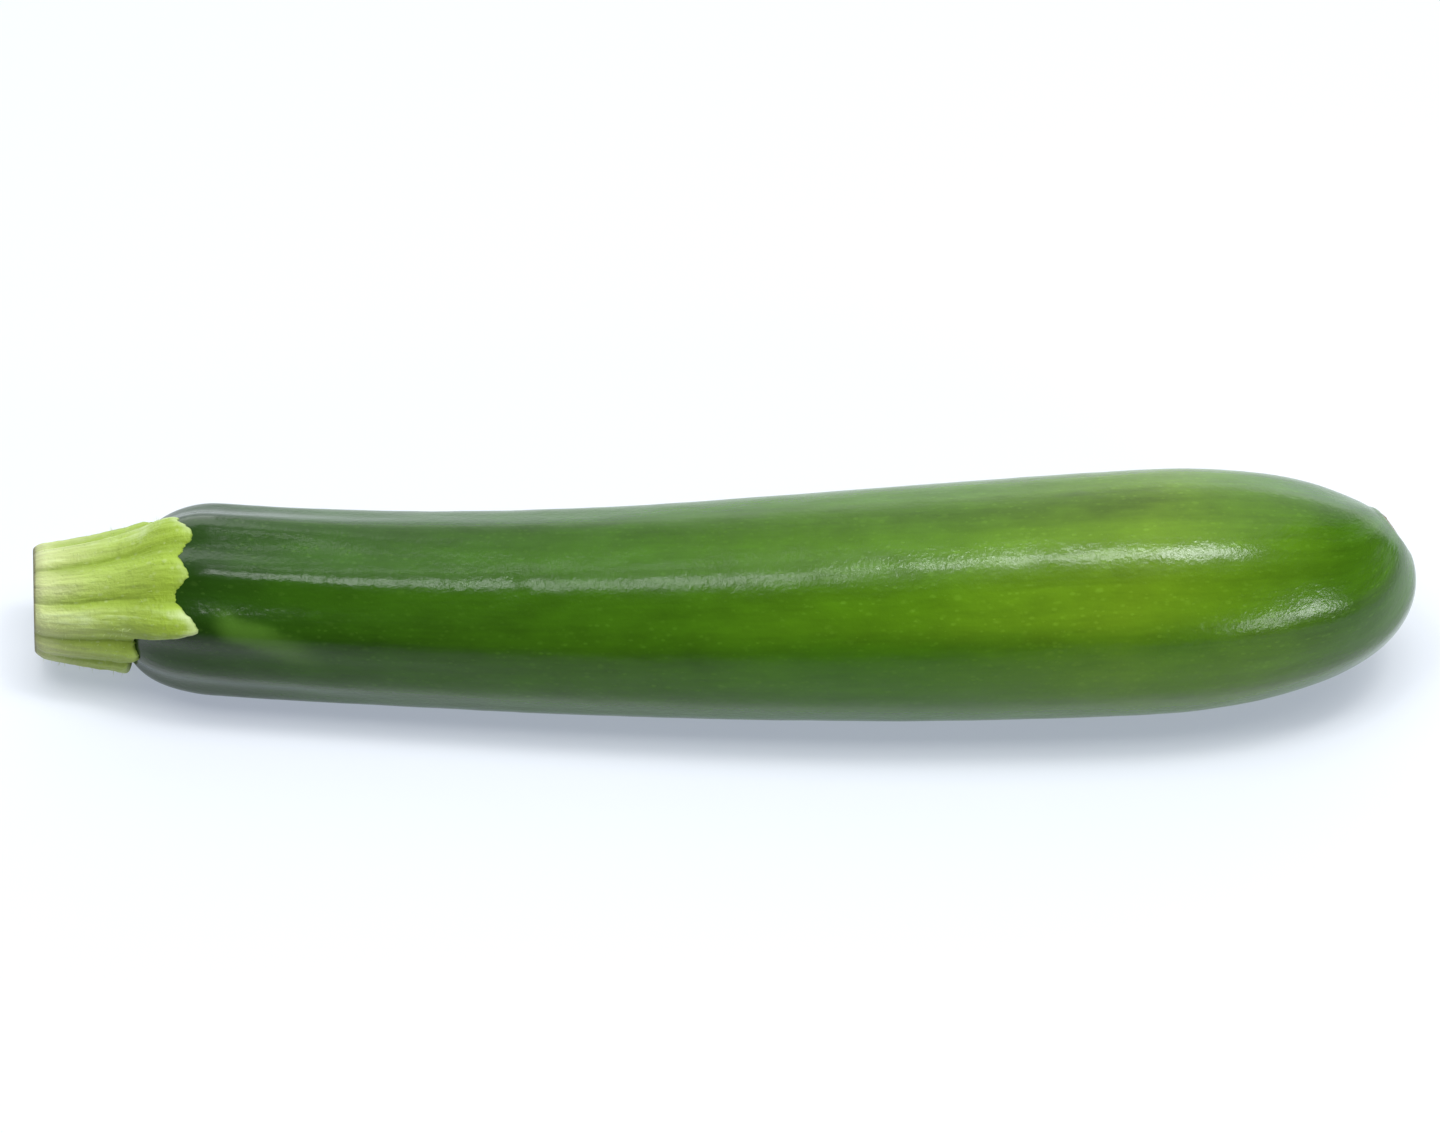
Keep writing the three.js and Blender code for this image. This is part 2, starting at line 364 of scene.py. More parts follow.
def fruit_tree(material):
    rings = SHOULDER_RINGS + BODY_RINGS + DOME_RINGS + SCAR_RINGS
    tree, sizes = new_tree("fruit", FRUIT_SIZES)
    form = Form(sizes)
    sheet, turn, ring = grid_start(tree, FRUIT_SIDES, rings)
    shoulder_share = (ring / SHOULDER_RINGS).clamped()
    body_share = ((ring - SHOULDER_RINGS) / BODY_RINGS).clamped()
    dome_share = ((ring - SHOULDER_RINGS - BODY_RINGS) / DOME_RINGS).clamped()
    inwards = ((ring - rings + SCAR_RINGS) / SCAR_RINGS).clamped()

    # How far along the dome it has narrowed to the scar's edge.
    narrowed = sizes["Scar radius"] / sizes["Belly radius"]
    scar_share = (1 - narrowed ** DOME_POWERS[1]) ** (1 / DOME_POWERS[0])
    x = (1 - (shoulder_share * QUARTER_TURN).math("COSINE")) * sizes["Shoulder length"] + X_SEAT
    body_length = (X_TIP - X_SEAT) - sizes["Dome length"] - sizes["Shoulder length"]
    x = x + body_share * body_length
    x = x + (dome_share * scar_share.math("ARCSINE")).math("SINE") * sizes["Dome length"]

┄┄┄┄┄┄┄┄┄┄

Copy the lines from the start of the data verbatim, stopping after the line containing "inwards = ((ring".

◆ Exercise response:
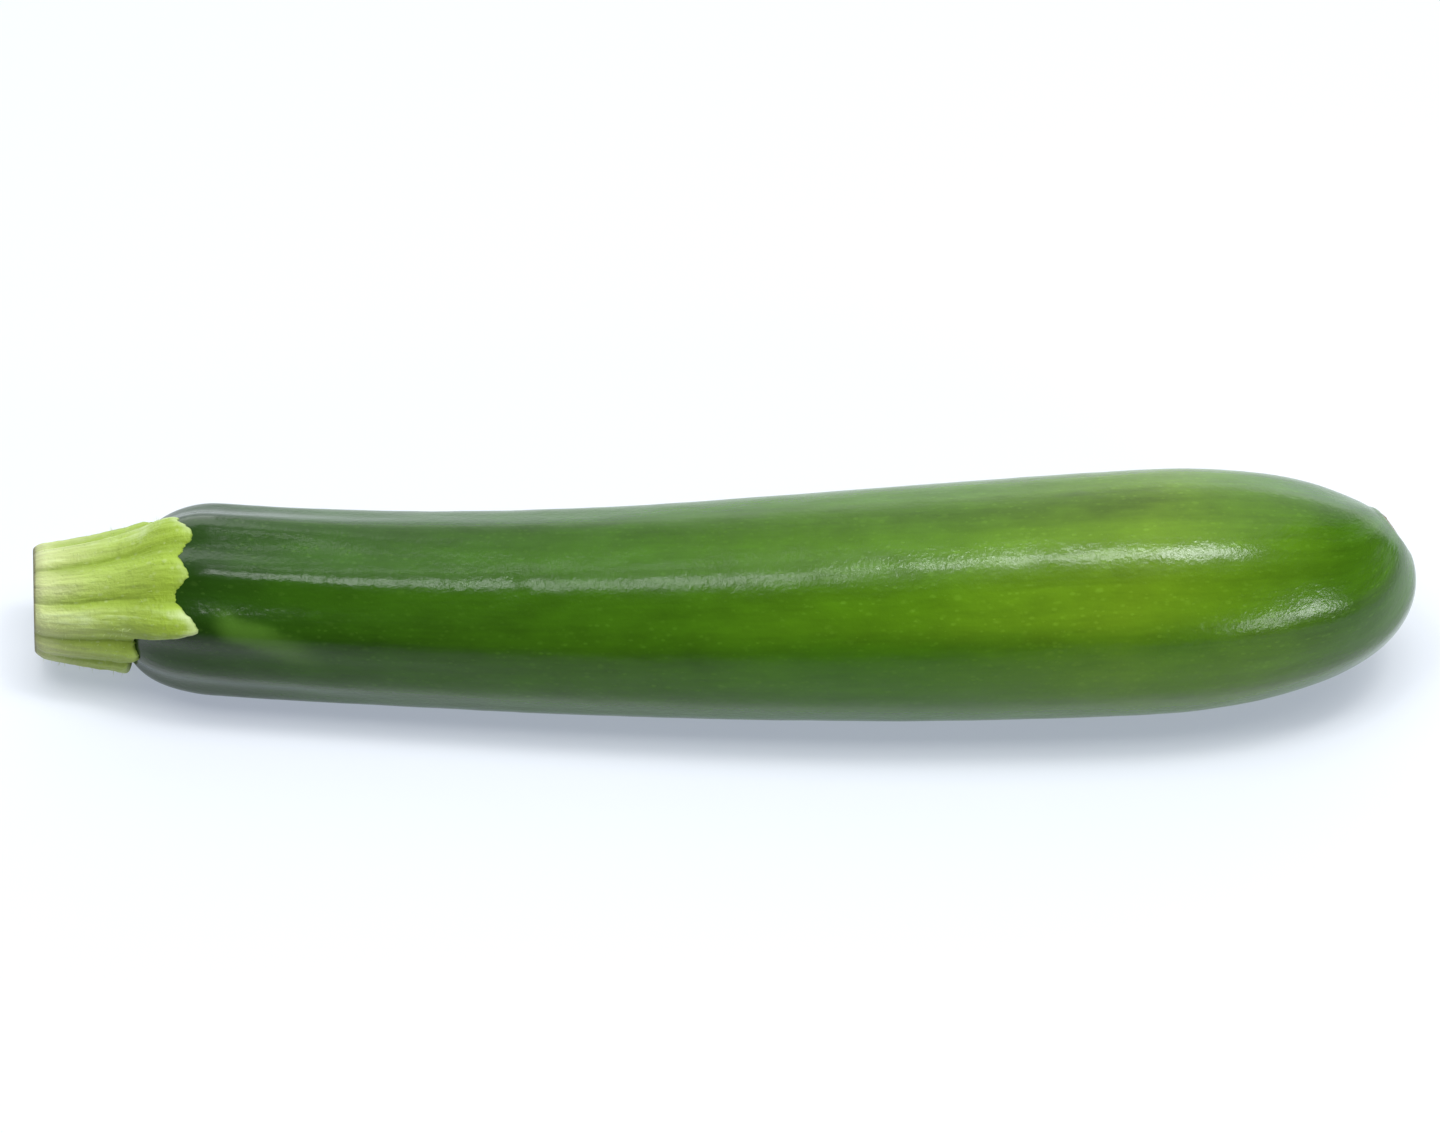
Keep writing the three.js and Blender code for this image. This is part 2, starting at line 364 of scene.py. More parts follow.
def fruit_tree(material):
    rings = SHOULDER_RINGS + BODY_RINGS + DOME_RINGS + SCAR_RINGS
    tree, sizes = new_tree("fruit", FRUIT_SIZES)
    form = Form(sizes)
    sheet, turn, ring = grid_start(tree, FRUIT_SIDES, rings)
    shoulder_share = (ring / SHOULDER_RINGS).clamped()
    body_share = ((ring - SHOULDER_RINGS) / BODY_RINGS).clamped()
    dome_share = ((ring - SHOULDER_RINGS - BODY_RINGS) / DOME_RINGS).clamped()
    inwards = ((ring - rings + SCAR_RINGS) / SCAR_RINGS).clamped()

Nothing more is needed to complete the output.